The Impressionists and innovations in artists’ tools

Claude MONET
Vétheuil (1879)
oil on canvas
60.0 x 81.0 cm
National Gallery of Victoria, Melbourne
Felton Bequest, 1937
406-4
Claude Monet
An arm of the Seine at Giverny (Bras de Seine à Giverny) (1885)
oil on canvas
66.0 x 93.0 cm
Musée Marmottan Monet, Paris
Gift of Michel Monet, 1966 (inv. 5175)
© Musée Marmottan Monet, Paris, © Bridgeman-Giraudon / Presse

Did you know that the invention of the collapsible metal paint tube in the 19th century, allowing artists to keep their oil paints both fresh and portable, made it possible for the Impressionists to pursue painting en plein air, or outdoors? Previously, paint had to be stored in pigs’ bladders, making its use much more cumbersome and unstable. Squeezing oil paint straight from the tube also encouraged the paint to be applied in thicker quantities, creating impasto effects characteristic of many Impressionist paintings. The introduction of brushes with a flat ferrule (the metal tube holding the bristles in place) enabled the paint to be applied more rapidly, allowing the artists to respond to fleeting atmospheric conditions.
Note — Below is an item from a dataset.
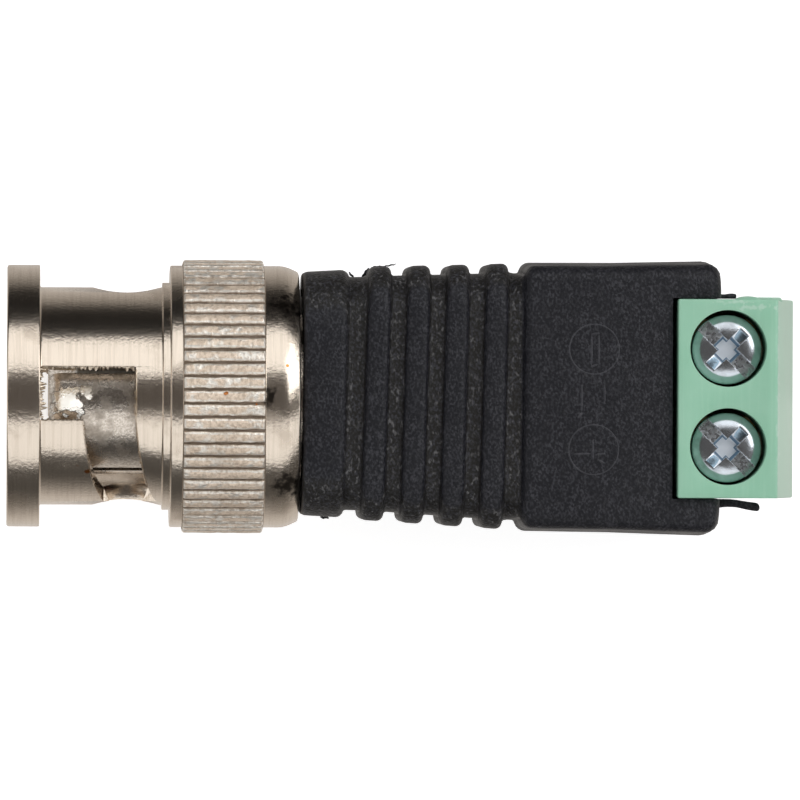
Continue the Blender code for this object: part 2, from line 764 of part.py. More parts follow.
def side_lips(frame):
    # Two thin fins of the moulding that reach forward beside the terminal housing.
    lips = []
    for side, length, gap in zip((1, -1), LIP_LENGTHS, LIP_GAPS):
        near = side * (HOUSING_HALF_WIDTH + gap)
        low, high = sorted((near, near + side * LIP_WIDTH))
        lips.append(
            box(
                f"lip_guide_{len(lips)}",
                (BLOCK_END - ROOTED, low, -LIP_HEIGHT),
                (BLOCK_END + length, high, LIP_HEIGHT),
                frame,
                bevel=LIP_ROUND,
                along=(0, 0, 1),
            )
        )
    return lips


def tail_cutter(axis):
    # The moulding grips the plug body's grooved tail, and fills the trough behind it.
    floor = TAIL_END + 2 * FIT
    profile = [
        (0, floor),
        (SOLDER_TROUGH_RADIUS - FIT, floor),
        (SOLDER_TROUGH_RADIUS - FIT, SOLDER_TROUGH_END + FIT),
        (TAIL_COLLAR_RADIUS + FIT, SOLDER_TROUGH_END + FIT),
        (TAIL_COLLAR_RADIUS + FIT, TAIL_GROOVE_END - FIT),
        (TAIL_GROOVE_RADIUS + FIT, TAIL_GROOVE_END - FIT),
        (TAIL_GROOVE_RADIUS + FIT, TAIL_GROOVE_START + FIT),
        (TAIL_RADIUS + FIT, TAIL_GROOVE_START + FIT),
        (TAIL_RADIUS + FIT, BAND_START - OVERSHOOT),
        (0, BAND_START - OVERSHOOT),
    ]
    cutter = turned("tail_cutter", profile, axis)
    cut(cutter, upper_side("trough_edge_cutter", TAIL_END + FIT, SOLDER_TROUGH_DEPTH - FIT, axis))
    return cutter


# Terminal


def terminal_housing(frame):
    outline = [
        (HOUSING_BACK, HOUSING_TOP),
        (HOUSING_BACK, HOUSING_BACK_SLOPE_HEIGHT),
        (HOUSING_FOOT_BACK, HOUSING_FOOT_HEIGHT),
        (HOUSING_FOOT_BACK, HOUSING_BASE),
        (HOUSING_FRONT, HOUSING_BASE),
        (HOUSING_FRONT, HOUSING_FRONT_SLOPE_HEIGHT),
        (HOUSING_TOP_FRONT, HOUSING_TOP),
    ]
    housing = outline_solid("terminal_housing", outline, HOUSING_HALF_WIDTH, frame, "green_plastic")
    soften(housing, HOUSING_ROUND)
    rib = box(
        "side_rib_guide",
        (SIDE_RIB_START, HOUSING_HALF_WIDTH - ROOTED / 2, HOUSING_BASE + ROOTED),
        (SIDE_RIB_END, HOUSING_HALF_WIDTH + SIDE_RIB_DEPTH, HOUSING_FRONT_SLOPE_HEIGHT),
        frame,
        bevel=SIDE_RIB_ROUND,
        along=(0, 0, 1),
    )
    join(housing, rib)
    for name, side in POLES.items():
        cut(housing, *pole_cutters(name, side * POLE_SPACING, frame))
    return housing


def pole_cutters(name, y, frame):
    # The screw well, the clamp frame's chamber, the wire entry and its flared mouth.
    x = POLE_POSITION
    well = cylinder(f"well_cutter_{name}", WELL_RADIUS, 0, HOUSING_TOP + OVERSHOOT, frame)
    well.location = (x, y, 0)
    half_length = FRAME_LENGTH / 2 + FIT
    half_width = FRAME_WIDTH / 2 + FIT
    chamber = box(
        f"chamber_cutter_{name}",
        (x - half_length, y - half_width, HOUSING_BASE - OVERSHOOT),
        (x + half_length, y + half_width, FRAME_TOP + FIT),
        frame,
    )
    entry = box(
        f"entry_cutter_{name}",
        (x, y - ENTRY_HALF_WIDTH, ENTRY_BASE),
        (LENGTH + OVERSHOOT, y + ENTRY_HALF_WIDTH, ENTRY_TOP),
        frame,
    )
    mouth = mouth_cutter(f"mouth_cutter_{name}", y, frame)
    return well, chamber, entry, mouth


def mouth_cutter(name, y, frame):
    # A four-sided funnel that opens towards the front face.
    shape = bmesh.new()
    bmesh.ops.create_cube(shape, size=2)
    half_height = (ENTRY_TOP - ENTRY_BASE) / 2
    middle = (ENTRY_TOP + ENTRY_BASE) / 2
    for vertex in shape.verts:
        flare = 2 * ENTRY_FLARE if vertex.co.x > 0 else 0
        vertex.co.y = y + vertex.co.y * (ENTRY_HALF_WIDTH + flare)
        vertex.co.z = middle + vertex.co.z * (half_height + flare)
        vertex.co.x = LENGTH + vertex.co.x * ENTRY_FLARE
    return add_object(name, to_mesh(name, shape), frame, None)


def soften(part, width):
    bevel = part.modifiers.new("soften", "BEVEL")
    bevel.width = width
    bevel.segments = 2
    bevel.limit_method = "ANGLE"
    bevel.angle_limit = math.radians(25)


def clamp_frame(name, pole):
    # A bent brass frame that is open towards the wire, with a threaded roof and a solder pin.
    half_length = FRAME_LENGTH / 2
    half_width = FRAME_WIDTH / 2
    frame = box(
        f"clamp_frame_{name}",
        (-half_length, -half_width, FRAME_BASE),
        (half_length, half_width, FRAME_TOP),
        pole,
        "brass",
        bevel=FRAME_BEND,
        along=(1, 0, 0),
    )
    pin_x, pin_y = (size / 2 for size in SOLDER_PIN_SIZE)
    pin = box(
        f"solder_pin_guide_{name}",
        (-pin_x, -pin_y, SOLDER_PIN_END),
        (pin_x, pin_y, FRAME_BASE + FRAME_FLOOR / 2),
        pole,
    )
    join(frame, pin)
    inside = box(
        f"frame_cutter_{name}",
        (-half_length - OVERSHOOT, -half_width + FRAME_WALL, FRAME_BASE + FRAME_FLOOR),
        (half_length + OVERSHOOT, half_width - FRAME_WALL, FRAME_TOP - FRAME_ROOF),
        pole,
        bevel=FRAME_BEND / 2,
        along=(1, 0, 0),
    )
    thread = cylinder(f"thread_cutter_{name}", FRAME_THREAD_RADIUS, 0, FRAME_TOP + OVERSHOOT, pole)
    cut(frame, inside, thread)
    return frame


def wire_guard(name, pole):
    # A strip whose front end is bent up to lead the wire in.
    half = GUARD_LENGTH / 2
    top = GUARD_TOP
    base = GUARD_TOP - GUARD_THICKNESS
    outline = [
        (-half, top),
        (-half, base),
        (half, base),
        (half + GUARD_LIP, base + GUARD_LIP / 2),
        (half + GUARD_LIP - GUARD_THICKNESS / 2, top + GUARD_LIP / 2),
        (half - GUARD_THICKNESS / 2, top),
    ]
    return outline_solid(f"wire_guard_{name}", outline, GUARD_WIDTH / 2, pole, "steel")


def terminal_screw(name, pole):
    dome = [
        (HEAD_RADIUS * math.sin(angle), HEAD_TOP - HEAD_ROUND * (1 - math.cos(angle)))
        for angle in (math.radians(a) for a in (0, 25, 45, 65, 90))
    ]
    profile = [
        *dome,
        (HEAD_RADIUS, HEAD_BASE),
        (SCREW_THREAD_RADIUS, HEAD_BASE),
        (SCREW_THREAD_RADIUS, SCREW_TIP + SCREW_TIP_CHAMFER),
        (SCREW_THREAD_RADIUS - SCREW_TIP_CHAMFER, SCREW_TIP),
        (0, SCREW_TIP),
    ]
    screw = turned(f"terminal_screw_{name}", profile, pole, "zinc", SMALL_STEPS)
    half = RECESS_SLOT_WIDTH / 2
    slot = box(
        f"recess_slot_cutter_{name}",
        (-WELL_RADIUS, -half, HEAD_TOP - RECESS_SLOT_DEPTH),
        (WELL_RADIUS, half, HEAD_TOP + OVERSHOOT),
        pole,
    )
    slot.rotation_euler.z = RECESS_TURN
    cut(screw, slot)
    for i in range(2):
        cut(screw, cross_cutter(f"recess_cross_cutter_{name}_{i}", RECESS_TURN + i * math.pi / 2, pole))
    return screw


def cross_cutter(name, turn, pole):
    # One bar of the cross recess, tapering downwards.
    shape = bmesh.new()
    bmesh.ops.create_cube(shape, size=2)
    for vertex in shape.verts:
        low = vertex.co.z < 0
        taper = RECESS_CROSS_FOOT if low else 1
        vertex.co.x *= RECESS_CROSS_REACH * taper * taper
        vertex.co.y *= RECESS_CROSS_WIDTH / 2 * taper
        vertex.co.z = HEAD_TOP - RECESS_CROSS_DEPTH if low else HEAD_TOP + FIT
    cutter = add_object(name, to_mesh(name, shape), pole, None)
    cutter.rotation_euler.z = turn
    return cutter


# Leads and solder


def lead_routes():
    # Each lead leaves the plug, drops under the terminal housing and runs forward to its clamp's solder pin.
    plus = POLES["plus"] * POLE_SPACING
    minus = POLES["minus"] * POLE_SPACING
    signal = [
        (15.9 * MM, 0, 0),
        (19.0 * MM, 0, 0),
        (23.5 * MM, plus * 0.35, -1.4 * MM),
        (28.5 * MM, plus * 0.9, LEAD_HEIGHT * 0.9),
        (32.5 * MM, plus, LEAD_HEIGHT),
        (LEAD_END, plus, LEAD_HEIGHT),
    ]
    ground = [
        (19.0 * MM, 0, -2.9 * MM),
        (21.5 * MM, 0, -2.9 * MM),
        (25.5 * MM, minus * 0.6, -3.7 * MM),
        (30.0 * MM, minus, LEAD_HEIGHT),
        (LEAD_END, minus, LEAD_HEIGHT),
    ]
    return {"signal": smooth_path(signal), "ground": smooth_path(ground)}


def lead(name, path, stripped_start, sleeve_finish, frame):
    wire = tube(f"{name}_wire", path, WIRE_RADIUS, frame, "tin")
    sleeve_path = trimmed(path, stripped_start, LEAD_END - STRIPPED)
    sleeve = tube(f"{name}_insulation", sleeve_path, INSULATION_RADIUS, frame, sleeve_finish)
    cut(sleeve, tube(f"{name}_core_cutter", path, WIRE_RADIUS + FIT, frame))
    return wire, sleeve


def trimmed(path, low, high):
    # The stretch of the path between two distances along X, with an end point set at each.
    inside = [point for point in path if low < point.x < high]
    return [crossing(path, low), *inside, crossing(path, high)]


def crossing(path, x):
    for a, b in zip(path, path[1:]):
        if a.x <= x <= b.x:
            return a.lerp(b, (x - a.x) / (b.x - a.x))
    return path[-1]


def cup_solder(frame, path):
    # Solder that fills the pin's cup round the wire.
    ends = [(path[0].x + CUP_SOLDER_INSET, 0, 0), (PIN_CUP_END - FIT, 0, 0)]
    bead = tube("solder_center", ends, PIN_CUP_RADIUS - FIT, frame, "tin", sides=3)
    cut(bead, tube("solder_center_cutter", path, WIRE_RADIUS + SOLDER_FIT, frame))
    return bead


def trough_solder(frame, path):
    # Solder that lies on the ground wire in the plug body's trough.
    low = path[0] + Vector((TROUGH_SOLDER_INSET, 0, FIT))
    high = low + Vector((TROUGH_SOLDER_LENGTH, 0, 0))
    bead = tube("solder_ground", [low, high], TROUGH_SOLDER_RADIUS, frame, "tin", sides=3)
    cut(bead, tube("solder_ground_cutter", path, WIRE_RADIUS + SOLDER_FIT, frame))
    return bead


def pin_solder(name, pole, path):
    # A bead round a clamp's solder pin and the end of its lead.
    shape = bmesh.new()
    bmesh.ops.create_uvsphere(shape, u_segments=12, v_segments=8, radius=SOLDER_RADIUS)
    bmesh.ops.translate(shape, vec=(0, 0, LEAD_HEIGHT), verts=shape.verts)
    bead = add_object(f"solder_{name}", to_mesh(f"solder_{name}", shape), pole, "tin")
    pin_x, pin_y = (size / 2 + SOLDER_FIT for size in SOLDER_PIN_SIZE)
    pin = box(
        f"solder_pin_cutter_{name}",
        (-pin_x, -pin_y, SOLDER_PIN_END - OVERSHOOT),
        (pin_x, pin_y, 0),
        pole,
    )
    wire = tube(f"solder_wire_cutter_{name}", path, WIRE_RADIUS + SOLDER_FIT, pole.parent)
    cut(bead, pin, wire)
    return bead


def build():
    clear_scene()
    new_collection(COLLECTION)
    new_collection(CUTTERS)
    face = (-LENGTH / 2, 0, AXIS_HEIGHT)
    # The plug's axis frame looks along its own Z, from the mating face towards the terminal.
    axis = add_empty("plug_axis", face, (0, math.pi / 2, 0))
    frame = add_empty("block_frame", face)
    routes = lead_routes()
    parts = [
        coupling_nut(axis),
        plug_body(axis),
        insulator(axis),
        center_pin(axis),
        gasket(axis),
        thrust_washer(axis),
        wave_washer(axis),
        moulded_body(frame, axis, routes),
        terminal_housing(frame),
        *lead("signal", routes["signal"], SIGNAL_SLEEVE_START, "red_sleeve", frame),
        *lead("ground", routes["ground"], GROUND_SLEEVE_START, "black_sleeve", frame),
        cup_solder(frame, routes["signal"]),
        trough_solder(frame, routes["ground"]),
    ]
    for (name, side), route in zip(POLES.items(), routes.values()):
        pole = add_empty(f"pole_{name}", (POLE_POSITION, side * POLE_SPACING, 0), parent=frame)
        parts += [clamp_frame(name, pole), wire_guard(name, pole), terminal_screw(name, pole)]
        parts.append(pin_solder(name, pole, route))
    for part in parts:
        settle(part)


build()
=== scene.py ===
# Finish and studio for a bayonet plug with a ribbed moulding and a two-pole screw terminal.
import math

import bmesh
import bpy
from mathutils import Matrix, Vector, noise


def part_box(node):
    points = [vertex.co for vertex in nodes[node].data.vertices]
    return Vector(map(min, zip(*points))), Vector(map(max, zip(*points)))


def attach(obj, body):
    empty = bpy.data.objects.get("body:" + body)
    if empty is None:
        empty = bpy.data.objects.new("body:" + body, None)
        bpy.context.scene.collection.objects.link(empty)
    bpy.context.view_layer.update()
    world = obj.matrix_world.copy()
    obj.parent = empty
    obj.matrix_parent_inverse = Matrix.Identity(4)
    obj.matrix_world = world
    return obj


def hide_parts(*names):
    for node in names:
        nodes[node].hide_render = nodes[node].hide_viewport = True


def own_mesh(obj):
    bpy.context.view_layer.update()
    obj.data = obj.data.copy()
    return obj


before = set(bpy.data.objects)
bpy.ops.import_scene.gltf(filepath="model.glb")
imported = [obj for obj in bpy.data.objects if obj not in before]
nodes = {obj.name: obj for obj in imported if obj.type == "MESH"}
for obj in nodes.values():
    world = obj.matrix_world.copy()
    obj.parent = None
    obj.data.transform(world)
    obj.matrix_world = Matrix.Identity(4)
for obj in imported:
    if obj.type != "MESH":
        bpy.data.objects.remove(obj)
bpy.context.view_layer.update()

scene = bpy.context.scene

# Pieces are modelled in millimetres. Distances run from the mating face, heights from the plug's axis.
mm = 0.001
nutLow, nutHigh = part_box("coupling_nut")
faceX = nutLow.x
axisHeight = (nutLow.z + nutHigh.z) / 2
blockSpace = Matrix.Translation((faceX, 0, axisHeight)) @ Matrix.Scale(mm, 4)
plugSpace = blockSpace @ Matrix.Rotation(math.pi / 2, 4, "Y")  # local Z runs along the plug, local -X is up
smoothAngle = math.radians(32)


# Modelling helpers

def newObject(name, shape):
    mesh = bpy.data.meshes.new(name)
    shape.to_mesh(mesh)
    shape.free()
    item = bpy.data.objects.new(name, mesh)
    scene.collection.objects.link(item)
    return item


def newSolid(name, shape):
    # An object whose faces all point outward.
    bmesh.ops.recalc_face_normals(shape, faces=shape.faces)
    return newObject(name, shape)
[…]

Newly patented folding easels also helped artists to become more mobile and not so tied to their studios. They were able to travel to the countryside by train, taking their portable painting kits with them. Monet, perhaps more than any of his fellow Impressionists, took full advantage of these substantial improvements. He was an inveterate traveller, who often sought new locations for inspiration.